Historic church in Wisconsin, United States

St. Patrick's Church is a historic Catholic church built in 1885 in Eau Claire, Wisconsin. It was added to the National Register of Historic Places in 1983 for its architectural significance.

St. Patrick's parish was established in the 1850s by missionaries from Chippewa Falls, with a frame church built on N. Barstow Street in 1858. The parish added a school in 1870. In 1875 some of the German-speaking families split off to form Sacred Heart Church. In 1880 St. Patrick's bought the current lot at the corner of Fulton and Oxford, dedicating their new church building in 1882, but it burned in 1884, before they could finish the brick veneer. In the next year the current church was built on the same site.

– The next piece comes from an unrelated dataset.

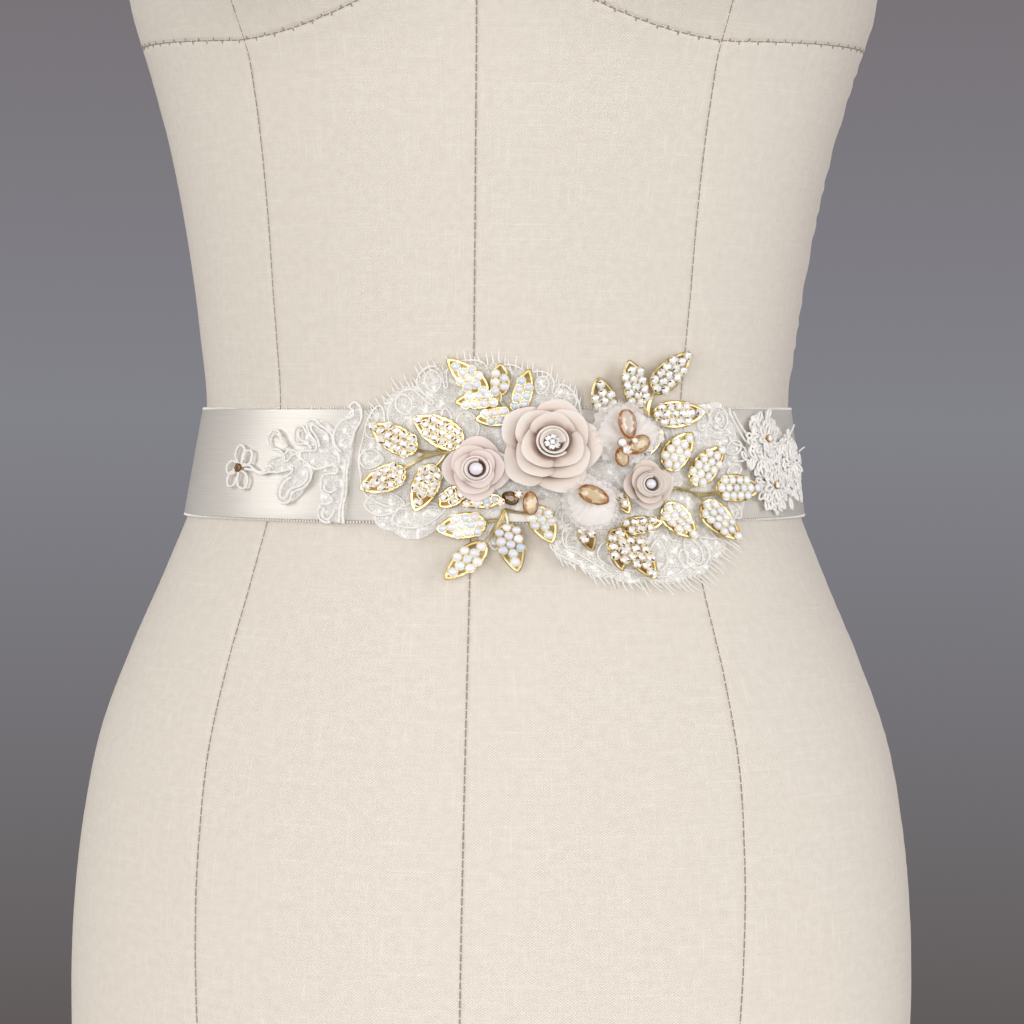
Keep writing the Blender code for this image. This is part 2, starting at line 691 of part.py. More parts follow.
def make_fringe(fringe):
    """A narrow strip along the lace, with a tapered thread grown from every second stretch of it."""
    points, outward = fringe_path(fringe)
    bm = bmesh.new()
    rings = []
    for point, way in zip(points, outward):
        corners = []
        for reach, height in ((0, 0), (0, FRINGE_THICK), (FRINGE_STRIP, FRINGE_THICK), (FRINGE_STRIP, 0)):
            flat = point + reach * way
            corners.append(Vector((flat.x, flat.y, LACE_UNDER + height)))
        rings.append(corners)
    sides = loft(bm, rings)
    outer = sides[2::4][::2]
    threads = bmesh.ops.extrude_discrete_faces(bm, faces=outer)["faces"]
    for number, face in enumerate(threads):
        middle = face.calc_center_median()
        way = outward[2 * number] + outward[2 * number + 1]
        lean = fringe.sway + THREAD_LEAN.amount * math.sin(THREAD_LEAN.pace * number)
        reach = fringe.length * (1.0 + THREAD_LENGTH.amount * math.sin(THREAD_LENGTH.pace * number))
        heading = Vector((way.x - lean * way.y, way.y + lean * way.x, 0.0)).normalized()
        for vert in face.verts:
            vert.co = middle + (vert.co - middle) * THREAD_TAPER + heading * reach
    add_laid(fringe.name, bm, "ivory_lace")


def lobe_body(lobe):
    """A long oval plate from the lobe's base to its tip."""
    bm = bmesh.new()
    ring = []
    for i in range(LOBE_SIDES):
        turn = 2 * math.pi * i / LOBE_SIDES
        ring.append((lobe.length * (1 + math.cos(turn)) / 2, lobe.width * math.sin(turn) / 2))
    slab(bm, ring, LACE_UNDER, LACE_TOP)
    bmesh.ops.transform(bm, matrix=placed(lobe.along, lobe.up, lobe.turn), verts=bm.verts)
    return bm


def make_applique(name, lobes):
    bm = united([lobe_body(lobe) for lobe in lobes])
    cut_for_bending(bm)
    add_laid(name, bm, "ivory_lace")


def flower_lobes(flower, petals):
    return [flower._replace(turn=flower.turn + 360.0 * i / petals) for i in range(petals)]


def make_blossom(blossom):
    """A raised flower: its petals rise from the middle and its hem is scalloped."""
    sides = SIDES_A_PETAL * blossom.petals
    under = LACE_TOP + SEAM

    def hem(row):
        points = circle(blossom.reach * row.share, under + row.height, sides)
        for i, point in enumerate(points):
            notch = 1 - abs(math.cos(math.pi * i * blossom.petals / sides))
            point.x *= 1 - BLOSSOM_PINCH * notch
            point.y *= 1 - BLOSSOM_PINCH * notch
        return points

    rings = [circle(BLOSSOM_FOOT.radius, under + BLOSSOM_FOOT.height, sides)]
    rings += [hem(row) for row in BLOSSOM_HEM]
    rings += [circle(row.radius, under + row.height, sides) for row in BLOSSOM_EYE]
    bm = bmesh.new()
    loft(bm, rings)
    bmesh.ops.transform(bm, matrix=placed(blossom.along, blossom.up, blossom.turn), verts=bm.verts)
    add_laid(blossom.name, bm, "ivory_lace")


def leaf_body(leaf, bed):
    """A cast leaf: a pointed plate with the raised bed that its stones sit in."""

    def edge(share, height):
        right = [Vector((leaf.length * row.share, -leaf.width / 2 * row.width * share)) for row in LEAF_SHAPE]
        left = [Vector((point.x, -point.y)) for point in reversed(right)]
        middle = Vector((leaf.length / 2, 0.0))
        flat = [middle + (point - middle) * share for point in right + left]
        return [Vector((p.x, p.y, leaf.under + leaf.rise * p.x / leaf.length + height)) for p in flat]

    bm = bmesh.new()
    plate = [edge(1.0, 0.0), edge(1.0, PLATE)]
    loft(bm, plate + [edge(BED_SHARE, PLATE + BED_CLEAR), edge(BED_SHARE, PLATE + bed)])
    bmesh.ops.transform(bm, matrix=placed(leaf.along, leaf.up, leaf.turn), verts=bm.verts)
    return bm


def stem_body(stem, number):
    """A round stem on the flat sash, from a straight curve with a bevel."""
    curve = bpy.data.curves.new("stem", "CURVE")
    curve.dimensions = "3D"
    spline = curve.splines.new("POLY")
    spline.points.add(1)
    middle = STEM_MIDDLE + STEM_STEP * number
    spline.points[0].co = (stem.along, stem.up, middle, 1.0)
    spline.points[1].co = (stem.to_along, stem.to_up, middle, 1.0)
    curve.bevel_depth = STEM_RADIUS
    curve.bevel_resolution = 1
    curve.use_fill_caps = True
    obj = bpy.data.objects.new("stem", curve)
    cutters.objects.link(obj)
    graph = bpy.context.evaluated_depsgraph_get()
    mesh = bpy.data.meshes.new_from_object(obj.evaluated_get(graph))
    bm = bmesh.new()
    bm.from_mesh(mesh)
    bmesh.ops.remove_doubles(bm, verts=bm.verts, dist=1e-4)
    bpy.data.objects.remove(obj)
    bpy.data.curves.remove(curve)
    bpy.data.meshes.remove(mesh)
    return bm


def make_spray(spray):
    bodies = [leaf_body(leaf, BED) for leaf in spray.leaves]
    bodies += [stem_body(stem, number) for number, stem in enumerate(spray.stems)]
    add_laid(spray.name, united(bodies), "gilt_metal")


def petal_body(rose, level, count, number):
    """One cupped petal: a sheet that runs from the rose's heart to its lip, given its thickness."""
    bm = bmesh.new()
    bmesh.ops.create_grid(bm, x_segments=PETAL_STEPS_ROUND, y_segments=PETAL_STEPS_UP, size=1.0)
    petals = ROUNDS[level]
    turn = math.radians(rose.turn + 360.0 * number / count + ROUND_TURN * level)
    spread = math.pi / count * PETAL_LAP
    for vert in bm.verts:
        across, rise = vert.co.x, (vert.co.y + 1) / 2
        droop = 1 - PETAL_DROOP * across**4 * rise
        reach = petals.base + (petals.lip - petals.base) * rise**LIP_FLARE * droop
        height = petals.base_height + (petals.lip_height - petals.base_height) * rise**LIP_CUP * droop
        angle = turn + spread * across
        reach += PETAL_SWIRL * across
        place = Vector((reach * math.cos(angle), reach * math.sin(angle), height))
        vert.co = place * rose.scale
    bmesh.ops.solidify(bm, geom=bm.faces[:], thickness=PETAL_THICK)
    for vert in bm.verts:
        vert.co.z = max(vert.co.z, -PETAL_THICK)
    bmesh.ops.translate(bm, vec=(rose.along, rose.up, ROSE_UNDER + PETAL_THICK), verts=bm.verts)
    return bm


def bud_body(rose):
    bm = bmesh.new()
    loft(bm, [circle(bud.radius * rose.scale, bud.height * rose.scale, BUD_SIDES) for bud in BUD])
    bmesh.ops.translate(bm, vec=(rose.along, rose.up, ROSE_UNDER), verts=bm.verts)
    return bm


def make_rose(rose):
    bodies = [bud_body(rose)]
    for level, count in enumerate(rose.petals):
        bodies += [petal_body(rose, level, count, number) for number in range(count)]
    add_laid(rose.name, united(bodies), "air_clay")


def make_organza(organza):
    """A thin petal with a waved edge, standing on a small gathered foot."""

    def edge(share, height):
        points = []
        for i in range(ORGANZA_SIDES):
            spot = 8 * i / ORGANZA_SIDES
            here, there = int(spot), (int(spot) + 1) % 8
            reach = organza.reaches[here] + (organza.reaches[there] - organza.reaches[here]) * (spot - here)
            turn = 2 * math.pi * i / ORGANZA_SIDES
            wave = ORGANZA_WAVE * share * (1 + math.sin(ORGANZA_WAVES * turn))
            across = share * reach
            points.append(Vector((across * math.cos(turn), across * math.sin(turn), height + wave)))
        return points

    rings = [circle(row.radius, row.height, ORGANZA_SIDES) for row in (ORGANZA_FOOT, ORGANZA_NECK)]
    rings += [edge(share, ORGANZA_NECK.height) for share in (ORGANZA_FOLD, 1.0)]
    rings += [edge(share, ORGANZA_EYE.height) for share in (1.0, ORGANZA_FOLD)]
    rings.append(circle(ORGANZA_EYE.radius, ORGANZA_EYE.height, ORGANZA_SIDES))
    bm = bmesh.new()
    loft(bm, rings)
    bmesh.ops.translate(bm, vec=(organza.along, organza.up, 0.0), verts=bm.verts)
    add_laid(organza.name, bm, "organza")


def make_drop(drop):
    bm = bmesh.new()
    rings = []
    for row in DROP_SHAPE:
        ring = circle(drop.width / 2 * row.width, 0.0, DROP_SIDES, DROP_DEPTH)
        rings.append([Vector((drop.length * row.share, p.x, p.y + drop.height)) for p in ring])
    loft(bm, rings)
    bmesh.ops.transform(bm, matrix=placed(drop.along, drop.up, drop.turn), verts=bm.verts)
    add_laid(drop.name, bm, "glass")


for old in list(bpy.data.objects):
    bpy.data.objects.remove(old, do_unlink=True)
parts = collection_named("bridal sash on a dress form")
cutters = collection_named("cutters", hidden=True)
sash_middle = bpy.data.objects.new("sash_middle", None)
sash_middle.location = (0.0, 0.0, SASH_HEIGHT)
parts.objects.link(sash_middle)

make_disc("form_base", BASE_HALF_WIDTH, BASE_HALF_DEPTH, BASE_THICK, 0.0, "painted_wood")
make_form()
neck = LEVELS[-1]
make_disc(
    "form_neck_cap",
    neck.half_width - CAP_INSET,
    neck.front - CAP_INSET,
    CAP_THICK,
    SASH_HEIGHT / MM + neck.height + SEAM,
    "painted_wood",
)
make_ribbon()
make_lace("lace_upper", UPPER_LACE)
make_lace("lace_lower", LOWER_LACE)
make_applique("lace_left", flower_lobes(FLOWER_LEFT, 6) + LEFT_LOBES)
make_applique("lace_right", RIGHT_LOBES)
for each_fringe in FRINGES:
    make_fringe(each_fringe)
for each_blossom in BLOSSOMS:
    make_blossom(each_blossom)
for each_spray in SPRAYS:
    make_spray(each_spray)
for leaf_name, single in SINGLE_LEAVES.items():
    add_laid(leaf_name, leaf_body(single, SINGLE_BED), "gilt_metal")
for each_rose in ROSES:
    make_rose(each_rose)
for each_organza in ORGANZA:
    make_organza(each_organza)
for each_drop in DROPS:
    make_drop(each_drop)
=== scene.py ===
import bpy
import bmesh
import math
import random
import numpy as np
from collections import namedtuple
from mathutils import Matrix, Vector


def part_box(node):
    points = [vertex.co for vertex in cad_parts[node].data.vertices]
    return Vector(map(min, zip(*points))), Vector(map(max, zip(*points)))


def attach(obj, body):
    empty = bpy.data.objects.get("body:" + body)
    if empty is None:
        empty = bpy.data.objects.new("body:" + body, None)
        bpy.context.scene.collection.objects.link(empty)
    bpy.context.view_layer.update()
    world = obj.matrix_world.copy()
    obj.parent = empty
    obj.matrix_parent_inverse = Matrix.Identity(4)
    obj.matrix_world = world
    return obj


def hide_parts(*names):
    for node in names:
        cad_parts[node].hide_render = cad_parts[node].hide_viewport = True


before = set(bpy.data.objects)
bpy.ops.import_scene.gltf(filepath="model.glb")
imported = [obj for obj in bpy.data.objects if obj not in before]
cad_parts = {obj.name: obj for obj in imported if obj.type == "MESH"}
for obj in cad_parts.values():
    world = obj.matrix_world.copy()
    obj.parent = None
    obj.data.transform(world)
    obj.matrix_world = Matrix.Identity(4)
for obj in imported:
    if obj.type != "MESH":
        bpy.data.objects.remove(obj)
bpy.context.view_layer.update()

# Patterns are drawn flat in millimetres: x along the sash from the centre front, y up from its
# middle line, z out from the form. lay() bends them round the form, in metres.
mm = 0.001

formShape = {
    "waistToBoard": 312.0,
    "levels": [  # height above the waist, half width, depth in front, depth behind
        (-312, 148, 104, 122), (-270, 152.5, 108, 128), (-220, 156, 110, 131), (-170, 156, 109, 129),
        (-130, 152, 106, 122), (-100, 146, 103, 114), (-70, 135, 99, 105), (-40, 122, 95, 96),
        (-12, 111.3, 91.5, 90), (17, 107.5, 90, 87.5), (45, 110.2, 90.5, 88), (80, 115.3, 92, 91),
        (115, 122.5, 94, 96), (140, 129.5, 95, 100), (165, 137, 97, 103), (200, 140, 98, 106),
        (240, 142, 95, 108), (280, 149, 87, 105), (310, 160, 76, 97), (330, 162, 66, 89),
        (345, 148, 58, 83), (358, 118, 53, 78), (370, 84, 50, 72), (382, 64, 49, 66),
        (400, 55, 48, 58), (430, 52, 50, 52),
    ],
    "bust": {"apart": 80.0, "height": 196.0, "wide": 50.0, "below": 34.0, "above": 62.0, "out": 36.0},
}
ribbonShape = {"width": 40.0, "tilt": 1.4, "top": 1.5, "thick": 0.5, "lap": 30.0, "ramp": 18.0}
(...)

The current (1885) church was designed by Abraham M. Radcliffe - a brick building with a gable roof and three matched doors across the front. Above the doors are a window and wall recesses holding statues. To each side of the front door stands a square tower - the right tower has four stages and the left three. The towers and the side walls are buttressed. On the exterior, Radcliffe mixes styles, with narrow lancet windows suggesting Gothic Revival style, yet some round arches suggest Romanesque Revival. An old postcard suggests that the right tower was once larger, topped with a steeple much taller than the current tower. Edward Henneberry and Cornelius Webster oversaw the stonework, and Henneberry the woodwork.

Built at the height of the log drives on the Chippewa River, St. Patrick's is the oldest surviving church building in Eau Claire.